We create a tunnel ngrok http --host-header=localhost 3999
to forward request to localhost:3999 where we will host our bot. Ngrok will then generate a random public URL. Note the https forwarding URL.
The first place we need to change is in the web.config. Replace the value of CallbackUrl key by ngrok URL. It should look like https://<ngrokURL>/api/calling/callback. Once we register our bot at Bot Framework Portal, click on Edit on Skype channel. We must enable 1:1 audio calls feature. In the Calling Webhook text box, enter the ngrok URL in format of https://<ngrokURL>/api/calling/call.

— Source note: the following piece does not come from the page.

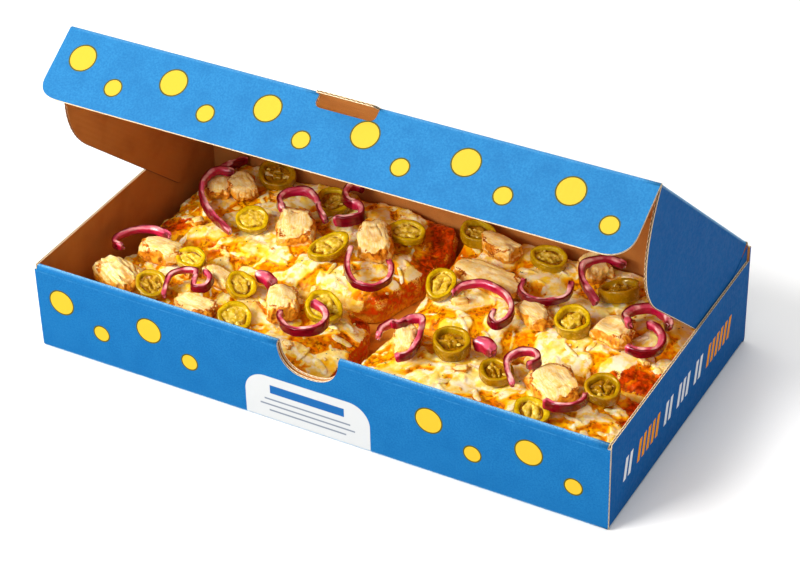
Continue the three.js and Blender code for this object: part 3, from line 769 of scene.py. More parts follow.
# The corners run front left, front right, back right, back left, and bow is how far the front,
# right, back and left side stand out. cover and patch are the share and size of the melted blobs,
# curd the share of the small strands, rich how oily and golden the top is, lower
# on the back right slice as painted light where the lid shades it, red the sauce on the right side.
SLICES = {
    "back_left": dict(corners=((11, 106), (176, 108), (191, 193), (11, 195)), bow=(8, 3, 1, 1),
                      seed=1.3, cover=0.76, patch=1.2, curd=0.42, rich=1, red=1.0),
    "front_left": dict(corners=((9, 8), (187, 8), (184, 92), (12, 94)), bow=(0, 2, 2, 1),
                       seed=2.1, cover=0.68, patch=1.1, curd=0.33, rich=1.2, red=0.9),
    "back_right": dict(corners=((202, 98.5), (373, 98), (372, 194), (198, 193)), bow=(1, 0.5, 1, 1),
                       seed=3.7, cover=0.95, patch=1.6, curd=0.24, rich=0.68, red=0.5),
    "front_right": dict(corners=((196, 8), (373, 8), (373, 92), (203, 91.5)), bow=(0, 0.5, 1, 1),
                        seed=4.4, cover=0.84, patch=1.4, curd=0.28, rich=0.95, red=0.5),
}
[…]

That’s it. Run the bot locally on the same port that was tunneled by ngrok. We can then start making calls to our bot. Try speaking “Rent a car from London”
Conclusion
In the evolution of UI, and the advent of bot, it is only natural that the next logical step is to voice call the bot. Imagine just calling your self-driving car to pick you up from your current location. Can’t wait to live in such a world. The bot ecosystem is pretty new, and the voice call to bot feature itself is just emerging. The current platform is no where production ready. It’s messy and STT is not accurate especially for non-US accent. We may see drastic improvement in Bing Speech service and the new CRIS service looks promising. And with Microsoft achieving human parity in speech recognition, this dream may not be too far.